Thursday, October 20, 2011

Supernatural Friday: How I Write Horror

Welcome horror author Armand Rosamilia for Supernatural Friday, as he stops on a blog tour for his new release and blogs about how he writes horror.

I've been lucky enough over the years to have met and chatted with many horror authors, both established and brand-spankin'-new. One thing I've learned (besides most of them love to drink at the bar during a convention and swap stories) is that we all have a different approach to writing a story.

My philosophy is this: write the story however you can, and wherever you can.

I know of many writers who I've met at a convention (and, for the record, I've only been to a few) and even at a book-signing who had their laptop opened to a blank document or was in the midst of a story and didn't let meeting and selling stuff get in the way.

Personally, I don't know how they can do it with all the distractions, the talking in the room, crazy costumes, rabid fans wanting a picture or a lock of your hair (OK, maybe that's a bit much…)

Yet, I've been in many odd places and had an idea for a story, and just had to jot down the thoughts on a napkin, a scrap paper from my glove compartment (parking tickets work quite well) or in the corners of your kid's homework.

Years ago I went to a convention in Virginia and took the ride with author Keith Gouveia (and my son, who slept in the backseat until Keith mentioned he also played Yu-Ghi-Oh) from Florida. Along the way Keith helped me get through a particularly tough spot I'd written my self into in a fantasy novella. We're driving through mountains and fog and something out of a horror movie while thinking of our heroes trying to fight their way out of a swamp. Good times, good times.

I have my computer desk in the corner of the dining room, within hearing range but out of sight of the TV. When I'm in the groove on a story you can blast that damn thing, tap-dance, light off fireworks and scream bloody murder. When the story is kicking my ass, don't even sigh from the couch or I'll kill you with my mind-bullet look.

Let's just imagine that all the stars are aligned, meaning the kids aren't home, Kim is at work, and I don't have to walk the dog or feed the cats, and the coffee is already made and flowing.

I have an idea in my head and a blank screen in front of me, the bright white block with the blinking line in the corner.

I usually start with a character 'sketch' in my head - I never do like some people and write a paragraph or a story or another novel about a character before the story - and figure I'll fill in the blanks on him/her later, as the character shows up in my story and acts against the plot thrown at them.
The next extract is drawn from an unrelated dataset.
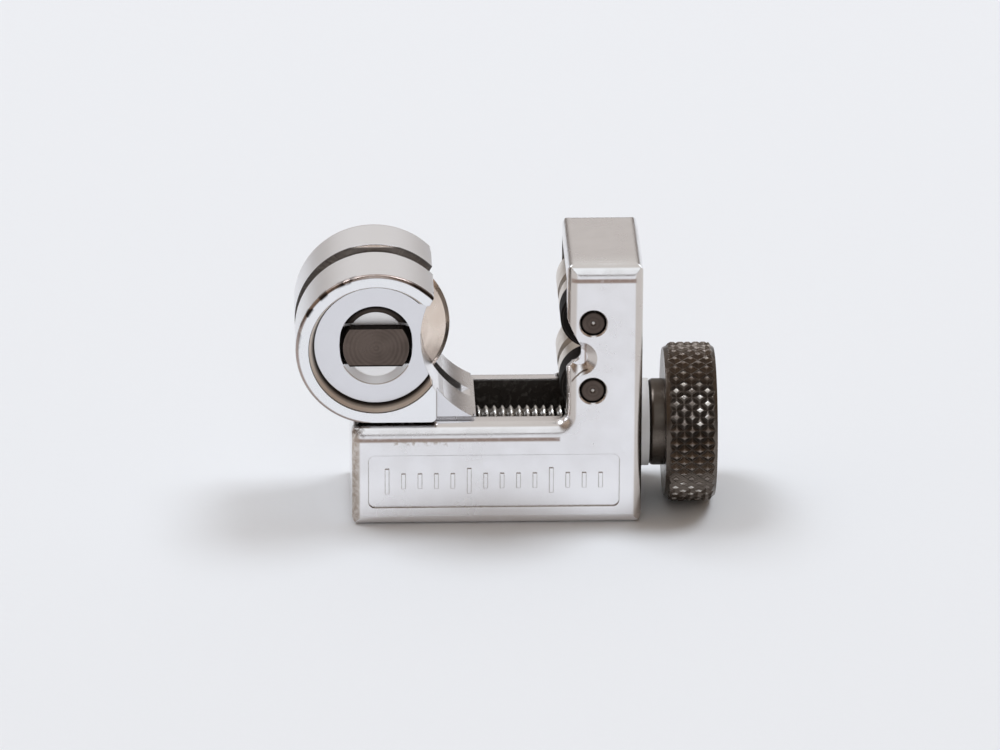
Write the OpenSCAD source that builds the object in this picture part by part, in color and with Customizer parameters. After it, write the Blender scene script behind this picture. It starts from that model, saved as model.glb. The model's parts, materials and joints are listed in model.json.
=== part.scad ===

For instance, when I was writing my extreme zombie novella, Dying Days, I'd already written a couple of short stories of the heroine, Darlene Bobich. When you 'know' the character, for me at least, it makes it that much easier to write because half the story is already done whether you realize it or not. Toss a situation in front of her and let her react. Every now and then she surprises me by thinking outside the box and being fiercely independent of where I want her to go, but she generally follows the plan… generally.

In that novella I had a definite idea of where it was going to end, and what part Darlene would play in the world. By the time I finished the last lines she was somewhere completely different, but much better. I like to think that at some point Darlene Bobich, Zombie Killer, decided she was sick of being so passive in the story and reacting. She decided to act and let me figure out what everyone else was going to do when she did something. That's how you know you have a solid character.

Like reading a great book that you don't want to put down, sometimes you don't want to step away from a story you're writing because you need to know what's coming next.

That's when you know you have a winner.

Armand Rosamilia!/armandauthor

"Skulls" horror short story collection now available! Kindle

"Highway To Hell" extreme zombie novella now available from Rymfire eBooks

"Dying Days" extreme zombie novella now available from Rymfire eBooks

"Undead of Winter" zombie anthology now available from Rymfire eBooks


kimbervale said...

Thanks for the read. I enjoy comparing my muse to that of others. Someday I hope to have a huge box of receipts and scraps of paper with tiny scribblins on them--since I don't seem to throw them away (or even really read them again). I couldn't imagine ignoring thousands of people and putting words to page unless I was crazy absorbed in a story. It's hard enough to ignore my four year old and you tube videos. :)

Louisa Bacio said...


Enjoyed reading your blog. I dabble in scary elements in my writing. I also don't understand those who can write at a public place such as Starbucks. That said, I've gotten good at tuning out the ambient noise in the house.